What you will do: In the listing below, locate the line that contains "blank = turned_blank()" and the line that contains "obj.matrix_parent_inverse = Matrix.Identity(4)". Restate word for word those two lines and every line between them, and nothing else.

★ ★ ★ ★

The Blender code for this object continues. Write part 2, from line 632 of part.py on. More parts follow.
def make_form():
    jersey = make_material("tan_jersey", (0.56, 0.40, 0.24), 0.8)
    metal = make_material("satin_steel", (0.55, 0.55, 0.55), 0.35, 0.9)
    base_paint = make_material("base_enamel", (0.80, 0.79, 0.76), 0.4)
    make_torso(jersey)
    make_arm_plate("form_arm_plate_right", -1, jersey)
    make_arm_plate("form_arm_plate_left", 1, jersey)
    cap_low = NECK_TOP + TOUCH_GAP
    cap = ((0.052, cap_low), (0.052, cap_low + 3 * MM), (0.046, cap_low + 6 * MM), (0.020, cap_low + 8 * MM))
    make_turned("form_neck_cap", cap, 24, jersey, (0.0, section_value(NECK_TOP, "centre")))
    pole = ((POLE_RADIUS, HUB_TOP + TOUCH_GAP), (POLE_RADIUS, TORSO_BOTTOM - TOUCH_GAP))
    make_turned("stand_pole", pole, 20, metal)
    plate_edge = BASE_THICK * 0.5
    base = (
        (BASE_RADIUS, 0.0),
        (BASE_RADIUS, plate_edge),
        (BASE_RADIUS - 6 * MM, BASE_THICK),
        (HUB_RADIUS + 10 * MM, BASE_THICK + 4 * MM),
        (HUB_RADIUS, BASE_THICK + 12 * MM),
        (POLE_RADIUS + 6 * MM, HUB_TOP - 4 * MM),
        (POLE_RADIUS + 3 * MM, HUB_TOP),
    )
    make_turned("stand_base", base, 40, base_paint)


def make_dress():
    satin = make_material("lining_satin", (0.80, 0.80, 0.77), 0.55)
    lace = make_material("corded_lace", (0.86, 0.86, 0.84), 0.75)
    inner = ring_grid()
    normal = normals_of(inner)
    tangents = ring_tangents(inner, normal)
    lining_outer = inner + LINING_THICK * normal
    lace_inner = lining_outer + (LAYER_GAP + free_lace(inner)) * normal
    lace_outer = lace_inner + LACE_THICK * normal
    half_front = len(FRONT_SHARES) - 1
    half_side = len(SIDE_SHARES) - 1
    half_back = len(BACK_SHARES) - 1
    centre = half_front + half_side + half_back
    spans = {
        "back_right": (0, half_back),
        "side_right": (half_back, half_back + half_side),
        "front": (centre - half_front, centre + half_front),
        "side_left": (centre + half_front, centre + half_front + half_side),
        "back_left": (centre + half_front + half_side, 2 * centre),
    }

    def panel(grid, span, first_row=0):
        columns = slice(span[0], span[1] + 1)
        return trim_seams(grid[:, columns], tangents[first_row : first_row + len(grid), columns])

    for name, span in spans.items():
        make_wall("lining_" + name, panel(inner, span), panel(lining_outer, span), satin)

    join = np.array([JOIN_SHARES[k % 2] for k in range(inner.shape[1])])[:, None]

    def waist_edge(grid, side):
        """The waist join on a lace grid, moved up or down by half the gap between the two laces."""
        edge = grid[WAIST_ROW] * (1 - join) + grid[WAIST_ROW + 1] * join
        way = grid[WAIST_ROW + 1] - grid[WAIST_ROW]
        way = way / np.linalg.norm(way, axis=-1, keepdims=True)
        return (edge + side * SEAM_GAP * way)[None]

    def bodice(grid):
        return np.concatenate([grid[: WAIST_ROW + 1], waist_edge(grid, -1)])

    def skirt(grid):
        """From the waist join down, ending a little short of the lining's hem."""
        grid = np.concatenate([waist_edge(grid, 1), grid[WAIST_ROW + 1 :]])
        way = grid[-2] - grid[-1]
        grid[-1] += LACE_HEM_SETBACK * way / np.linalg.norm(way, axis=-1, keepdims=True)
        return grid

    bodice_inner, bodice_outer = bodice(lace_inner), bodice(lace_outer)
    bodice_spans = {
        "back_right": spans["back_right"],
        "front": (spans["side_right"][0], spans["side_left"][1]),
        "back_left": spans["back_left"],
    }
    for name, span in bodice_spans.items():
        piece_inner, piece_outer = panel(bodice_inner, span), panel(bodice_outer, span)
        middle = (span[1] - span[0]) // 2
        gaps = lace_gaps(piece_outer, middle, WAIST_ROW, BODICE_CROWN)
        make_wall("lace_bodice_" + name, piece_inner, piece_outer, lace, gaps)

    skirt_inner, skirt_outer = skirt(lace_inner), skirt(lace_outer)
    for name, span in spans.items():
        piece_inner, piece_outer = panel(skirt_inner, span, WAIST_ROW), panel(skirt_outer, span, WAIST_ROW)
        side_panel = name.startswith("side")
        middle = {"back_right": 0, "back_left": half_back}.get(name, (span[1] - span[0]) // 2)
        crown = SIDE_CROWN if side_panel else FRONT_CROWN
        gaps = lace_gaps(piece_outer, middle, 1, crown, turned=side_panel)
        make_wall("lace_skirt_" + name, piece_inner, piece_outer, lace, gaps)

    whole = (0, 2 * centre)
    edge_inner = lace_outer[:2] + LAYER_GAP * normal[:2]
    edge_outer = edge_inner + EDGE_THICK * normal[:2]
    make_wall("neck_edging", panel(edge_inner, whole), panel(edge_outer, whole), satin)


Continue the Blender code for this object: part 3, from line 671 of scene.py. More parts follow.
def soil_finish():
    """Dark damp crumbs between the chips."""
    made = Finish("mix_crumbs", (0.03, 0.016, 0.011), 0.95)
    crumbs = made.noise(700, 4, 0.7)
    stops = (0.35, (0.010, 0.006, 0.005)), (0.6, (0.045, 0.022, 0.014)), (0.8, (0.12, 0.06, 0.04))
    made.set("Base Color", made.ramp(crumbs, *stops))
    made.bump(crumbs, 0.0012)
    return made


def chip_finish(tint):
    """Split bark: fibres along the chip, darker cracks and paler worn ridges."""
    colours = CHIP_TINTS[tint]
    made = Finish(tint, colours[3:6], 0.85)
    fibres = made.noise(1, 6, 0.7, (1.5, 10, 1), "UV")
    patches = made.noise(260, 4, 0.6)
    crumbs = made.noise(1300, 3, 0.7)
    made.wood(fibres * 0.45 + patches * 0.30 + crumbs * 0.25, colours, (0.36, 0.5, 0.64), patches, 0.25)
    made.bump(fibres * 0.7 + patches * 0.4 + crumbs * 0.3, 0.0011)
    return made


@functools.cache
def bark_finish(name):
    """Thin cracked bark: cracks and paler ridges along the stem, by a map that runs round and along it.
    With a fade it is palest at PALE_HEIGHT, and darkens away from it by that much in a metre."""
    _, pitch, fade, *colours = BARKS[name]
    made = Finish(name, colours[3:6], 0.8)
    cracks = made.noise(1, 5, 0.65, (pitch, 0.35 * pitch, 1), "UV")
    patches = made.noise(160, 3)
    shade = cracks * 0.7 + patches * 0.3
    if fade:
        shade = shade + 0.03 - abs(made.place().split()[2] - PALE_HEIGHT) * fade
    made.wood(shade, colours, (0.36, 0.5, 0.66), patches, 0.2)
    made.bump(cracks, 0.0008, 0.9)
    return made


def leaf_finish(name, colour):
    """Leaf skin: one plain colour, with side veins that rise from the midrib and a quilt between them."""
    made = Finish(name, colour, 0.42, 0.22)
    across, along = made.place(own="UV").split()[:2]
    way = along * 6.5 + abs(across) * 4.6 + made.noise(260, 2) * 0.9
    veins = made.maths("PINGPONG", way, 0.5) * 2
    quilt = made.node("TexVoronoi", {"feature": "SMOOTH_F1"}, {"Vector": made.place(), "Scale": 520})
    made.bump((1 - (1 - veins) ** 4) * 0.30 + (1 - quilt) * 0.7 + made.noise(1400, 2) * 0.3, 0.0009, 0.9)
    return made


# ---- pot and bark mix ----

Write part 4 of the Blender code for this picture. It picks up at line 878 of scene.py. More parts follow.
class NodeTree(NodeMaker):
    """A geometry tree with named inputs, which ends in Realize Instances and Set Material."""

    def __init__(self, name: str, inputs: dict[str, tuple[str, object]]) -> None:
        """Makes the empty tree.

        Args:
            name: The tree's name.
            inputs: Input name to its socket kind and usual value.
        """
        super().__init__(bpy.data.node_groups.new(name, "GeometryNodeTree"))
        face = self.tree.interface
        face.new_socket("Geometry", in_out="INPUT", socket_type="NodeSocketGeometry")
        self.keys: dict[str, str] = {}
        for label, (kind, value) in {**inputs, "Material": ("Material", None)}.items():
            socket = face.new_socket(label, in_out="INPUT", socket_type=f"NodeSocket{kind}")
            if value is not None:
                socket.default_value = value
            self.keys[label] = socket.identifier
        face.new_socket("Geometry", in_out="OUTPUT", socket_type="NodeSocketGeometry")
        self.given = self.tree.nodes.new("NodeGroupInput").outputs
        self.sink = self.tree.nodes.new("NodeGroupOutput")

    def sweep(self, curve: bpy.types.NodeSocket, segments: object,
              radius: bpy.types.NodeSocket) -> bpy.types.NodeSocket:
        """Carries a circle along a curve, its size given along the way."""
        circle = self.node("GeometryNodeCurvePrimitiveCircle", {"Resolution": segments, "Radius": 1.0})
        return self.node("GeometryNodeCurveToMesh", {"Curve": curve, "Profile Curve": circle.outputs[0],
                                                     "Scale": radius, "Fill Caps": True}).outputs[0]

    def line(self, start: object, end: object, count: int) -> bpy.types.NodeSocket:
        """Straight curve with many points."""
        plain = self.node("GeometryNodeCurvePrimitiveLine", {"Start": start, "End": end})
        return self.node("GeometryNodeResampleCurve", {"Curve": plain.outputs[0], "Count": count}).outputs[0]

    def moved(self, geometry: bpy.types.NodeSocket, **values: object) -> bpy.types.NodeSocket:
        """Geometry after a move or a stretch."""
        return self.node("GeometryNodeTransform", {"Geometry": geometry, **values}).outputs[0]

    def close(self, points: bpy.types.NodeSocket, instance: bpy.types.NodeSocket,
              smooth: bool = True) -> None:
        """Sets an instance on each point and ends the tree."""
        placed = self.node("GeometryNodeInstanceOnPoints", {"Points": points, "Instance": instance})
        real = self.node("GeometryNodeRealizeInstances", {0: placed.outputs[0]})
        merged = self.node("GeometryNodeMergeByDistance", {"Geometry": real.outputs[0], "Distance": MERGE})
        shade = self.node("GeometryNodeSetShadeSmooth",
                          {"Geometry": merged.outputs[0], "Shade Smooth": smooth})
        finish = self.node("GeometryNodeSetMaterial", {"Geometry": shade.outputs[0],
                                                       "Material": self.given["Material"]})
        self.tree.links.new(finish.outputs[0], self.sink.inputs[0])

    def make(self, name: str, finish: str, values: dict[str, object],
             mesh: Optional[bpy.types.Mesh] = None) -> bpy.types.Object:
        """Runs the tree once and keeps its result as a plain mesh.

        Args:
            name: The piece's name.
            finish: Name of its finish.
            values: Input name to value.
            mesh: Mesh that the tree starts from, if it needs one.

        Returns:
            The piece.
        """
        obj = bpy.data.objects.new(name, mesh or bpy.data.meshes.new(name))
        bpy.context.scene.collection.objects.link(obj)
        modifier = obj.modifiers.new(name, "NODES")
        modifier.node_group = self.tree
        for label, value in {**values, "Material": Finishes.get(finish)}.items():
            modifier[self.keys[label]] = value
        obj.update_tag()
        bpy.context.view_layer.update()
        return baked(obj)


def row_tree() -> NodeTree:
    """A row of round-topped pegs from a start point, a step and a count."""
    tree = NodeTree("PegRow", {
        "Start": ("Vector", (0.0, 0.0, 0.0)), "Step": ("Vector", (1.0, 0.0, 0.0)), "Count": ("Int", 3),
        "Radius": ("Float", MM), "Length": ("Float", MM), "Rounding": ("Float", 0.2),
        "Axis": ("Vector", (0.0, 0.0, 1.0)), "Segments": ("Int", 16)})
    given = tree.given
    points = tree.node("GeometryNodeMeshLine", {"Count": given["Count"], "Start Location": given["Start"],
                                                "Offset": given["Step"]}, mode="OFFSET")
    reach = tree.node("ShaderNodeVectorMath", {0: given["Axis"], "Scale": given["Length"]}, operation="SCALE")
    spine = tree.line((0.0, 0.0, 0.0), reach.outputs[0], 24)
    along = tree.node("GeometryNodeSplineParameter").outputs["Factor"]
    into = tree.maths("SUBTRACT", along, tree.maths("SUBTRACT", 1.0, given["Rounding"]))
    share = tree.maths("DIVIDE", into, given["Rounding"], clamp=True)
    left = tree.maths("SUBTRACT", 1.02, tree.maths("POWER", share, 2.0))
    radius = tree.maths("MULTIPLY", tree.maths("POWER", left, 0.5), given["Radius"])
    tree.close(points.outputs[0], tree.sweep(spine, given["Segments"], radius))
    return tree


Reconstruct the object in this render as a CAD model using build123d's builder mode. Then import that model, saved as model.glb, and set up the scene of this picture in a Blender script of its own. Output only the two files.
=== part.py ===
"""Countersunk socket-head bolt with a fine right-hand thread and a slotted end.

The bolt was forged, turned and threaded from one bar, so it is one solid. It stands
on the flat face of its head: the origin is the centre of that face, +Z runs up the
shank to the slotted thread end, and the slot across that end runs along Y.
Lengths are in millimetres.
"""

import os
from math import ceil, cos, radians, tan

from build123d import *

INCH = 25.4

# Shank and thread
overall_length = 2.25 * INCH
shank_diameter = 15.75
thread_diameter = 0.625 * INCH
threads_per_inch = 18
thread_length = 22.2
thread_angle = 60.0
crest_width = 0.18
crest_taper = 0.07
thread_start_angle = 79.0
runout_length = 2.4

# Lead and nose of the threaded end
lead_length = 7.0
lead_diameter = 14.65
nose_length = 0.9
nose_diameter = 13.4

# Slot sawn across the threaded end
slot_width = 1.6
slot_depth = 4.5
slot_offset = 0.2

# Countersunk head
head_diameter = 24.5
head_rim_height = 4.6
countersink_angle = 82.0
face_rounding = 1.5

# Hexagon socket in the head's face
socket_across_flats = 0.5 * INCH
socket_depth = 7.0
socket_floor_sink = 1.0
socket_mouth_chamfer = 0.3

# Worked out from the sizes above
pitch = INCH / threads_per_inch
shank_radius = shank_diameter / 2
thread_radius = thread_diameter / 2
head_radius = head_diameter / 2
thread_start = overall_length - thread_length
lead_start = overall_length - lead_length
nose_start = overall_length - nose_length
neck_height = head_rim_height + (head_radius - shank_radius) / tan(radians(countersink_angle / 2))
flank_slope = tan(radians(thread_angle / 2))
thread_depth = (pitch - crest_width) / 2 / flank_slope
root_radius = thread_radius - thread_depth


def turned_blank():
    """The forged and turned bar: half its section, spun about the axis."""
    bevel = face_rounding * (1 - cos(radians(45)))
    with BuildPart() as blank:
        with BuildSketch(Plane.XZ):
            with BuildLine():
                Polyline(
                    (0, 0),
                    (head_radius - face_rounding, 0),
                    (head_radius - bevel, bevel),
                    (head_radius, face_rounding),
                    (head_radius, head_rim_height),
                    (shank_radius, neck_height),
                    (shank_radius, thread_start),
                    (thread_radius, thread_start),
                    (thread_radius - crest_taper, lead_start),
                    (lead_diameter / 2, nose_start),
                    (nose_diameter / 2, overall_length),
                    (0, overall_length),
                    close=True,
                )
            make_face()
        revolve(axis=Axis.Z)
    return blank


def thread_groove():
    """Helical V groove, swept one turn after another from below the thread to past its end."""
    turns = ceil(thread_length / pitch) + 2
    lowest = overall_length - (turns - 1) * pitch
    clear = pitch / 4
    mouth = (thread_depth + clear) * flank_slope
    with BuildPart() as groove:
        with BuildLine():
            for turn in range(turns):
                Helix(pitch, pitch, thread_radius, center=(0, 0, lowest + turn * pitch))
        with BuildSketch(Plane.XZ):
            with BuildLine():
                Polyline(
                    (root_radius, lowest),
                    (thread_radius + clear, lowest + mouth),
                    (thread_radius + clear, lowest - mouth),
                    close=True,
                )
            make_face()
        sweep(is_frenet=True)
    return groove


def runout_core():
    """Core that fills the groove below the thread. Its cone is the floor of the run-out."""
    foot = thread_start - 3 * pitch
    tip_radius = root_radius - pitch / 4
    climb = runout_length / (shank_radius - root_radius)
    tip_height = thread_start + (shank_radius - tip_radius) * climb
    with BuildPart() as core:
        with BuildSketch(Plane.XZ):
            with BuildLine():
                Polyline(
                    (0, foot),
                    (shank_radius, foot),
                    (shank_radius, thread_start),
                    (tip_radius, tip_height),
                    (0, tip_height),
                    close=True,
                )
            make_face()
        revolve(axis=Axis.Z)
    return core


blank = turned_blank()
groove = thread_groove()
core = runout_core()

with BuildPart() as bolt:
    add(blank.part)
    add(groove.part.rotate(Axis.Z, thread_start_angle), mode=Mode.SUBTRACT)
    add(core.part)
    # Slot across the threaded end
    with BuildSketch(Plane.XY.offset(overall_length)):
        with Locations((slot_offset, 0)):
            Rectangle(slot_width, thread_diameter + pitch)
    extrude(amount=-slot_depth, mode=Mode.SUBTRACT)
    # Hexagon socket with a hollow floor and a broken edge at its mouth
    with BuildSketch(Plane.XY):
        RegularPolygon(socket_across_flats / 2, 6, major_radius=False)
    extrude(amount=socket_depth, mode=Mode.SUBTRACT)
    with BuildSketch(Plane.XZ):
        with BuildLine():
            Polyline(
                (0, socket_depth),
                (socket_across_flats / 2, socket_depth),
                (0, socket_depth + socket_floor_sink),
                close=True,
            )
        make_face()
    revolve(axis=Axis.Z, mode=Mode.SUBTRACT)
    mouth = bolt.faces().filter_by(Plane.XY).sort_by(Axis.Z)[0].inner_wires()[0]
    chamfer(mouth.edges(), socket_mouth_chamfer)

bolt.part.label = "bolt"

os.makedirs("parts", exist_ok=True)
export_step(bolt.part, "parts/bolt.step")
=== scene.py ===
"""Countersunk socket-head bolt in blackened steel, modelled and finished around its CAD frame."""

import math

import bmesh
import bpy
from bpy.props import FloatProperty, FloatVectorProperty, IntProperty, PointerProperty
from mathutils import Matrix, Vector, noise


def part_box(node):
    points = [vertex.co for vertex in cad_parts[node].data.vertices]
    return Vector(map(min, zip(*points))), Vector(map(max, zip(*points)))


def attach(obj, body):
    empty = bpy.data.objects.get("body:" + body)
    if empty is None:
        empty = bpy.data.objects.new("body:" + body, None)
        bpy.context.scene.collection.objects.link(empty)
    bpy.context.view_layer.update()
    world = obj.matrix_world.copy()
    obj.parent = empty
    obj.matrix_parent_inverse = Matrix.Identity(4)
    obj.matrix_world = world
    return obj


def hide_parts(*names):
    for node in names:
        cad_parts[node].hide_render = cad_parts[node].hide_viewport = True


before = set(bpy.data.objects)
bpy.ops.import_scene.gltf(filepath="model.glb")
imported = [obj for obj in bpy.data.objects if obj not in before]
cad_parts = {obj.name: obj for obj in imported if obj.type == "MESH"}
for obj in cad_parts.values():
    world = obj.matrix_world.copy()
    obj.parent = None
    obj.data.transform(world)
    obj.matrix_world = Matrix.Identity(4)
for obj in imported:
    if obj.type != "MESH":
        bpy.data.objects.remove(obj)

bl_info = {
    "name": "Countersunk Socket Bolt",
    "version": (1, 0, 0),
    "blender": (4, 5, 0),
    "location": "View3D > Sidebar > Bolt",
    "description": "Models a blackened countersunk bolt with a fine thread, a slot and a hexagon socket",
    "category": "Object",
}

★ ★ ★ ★

Answer to this task:
blank = turned_blank()
groove = thread_groove()
core = runout_core()

with BuildPart() as bolt:
    add(blank.part)
    add(groove.part.rotate(Axis.Z, thread_start_angle), mode=Mode.SUBTRACT)
    add(core.part)
    # Slot across the threaded end
    with BuildSketch(Plane.XY.offset(overall_length)):
        with Locations((slot_offset, 0)):
            Rectangle(slot_width, thread_diameter + pitch)
    extrude(amount=-slot_depth, mode=Mode.SUBTRACT)
    # Hexagon socket with a hollow floor and a broken edge at its mouth
    with BuildSketch(Plane.XY):
        RegularPolygon(socket_across_flats / 2, 6, major_radius=False)
    extrude(amount=socket_depth, mode=Mode.SUBTRACT)
    with BuildSketch(Plane.XZ):
        with BuildLine():
            Polyline(
                (0, socket_depth),
                (socket_across_flats / 2, socket_depth),
                (0, socket_depth + socket_floor_sink),
                close=True,
            )
        make_face()
    revolve(axis=Axis.Z, mode=Mode.SUBTRACT)
    mouth = bolt.faces().filter_by(Plane.XY).sort_by(Axis.Z)[0].inner_wires()[0]
    chamfer(mouth.edges(), socket_mouth_chamfer)

bolt.part.label = "bolt"

os.makedirs("parts", exist_ok=True)
export_step(bolt.part, "parts/bolt.step")
=== scene.py ===
"""Countersunk socket-head bolt in blackened steel, modelled and finished around its CAD frame."""

import math

import bmesh
import bpy
from bpy.props import FloatProperty, FloatVectorProperty, IntProperty, PointerProperty
from mathutils import Matrix, Vector, noise


def part_box(node):
    points = [vertex.co for vertex in cad_parts[node].data.vertices]
    return Vector(map(min, zip(*points))), Vector(map(max, zip(*points)))


def attach(obj, body):
    empty = bpy.data.objects.get("body:" + body)
    if empty is None:
        empty = bpy.data.objects.new("body:" + body, None)
        bpy.context.scene.collection.objects.link(empty)
    bpy.context.view_layer.update()
    world = obj.matrix_world.copy()
    obj.parent = empty
    obj.matrix_parent_inverse = Matrix.Identity(4)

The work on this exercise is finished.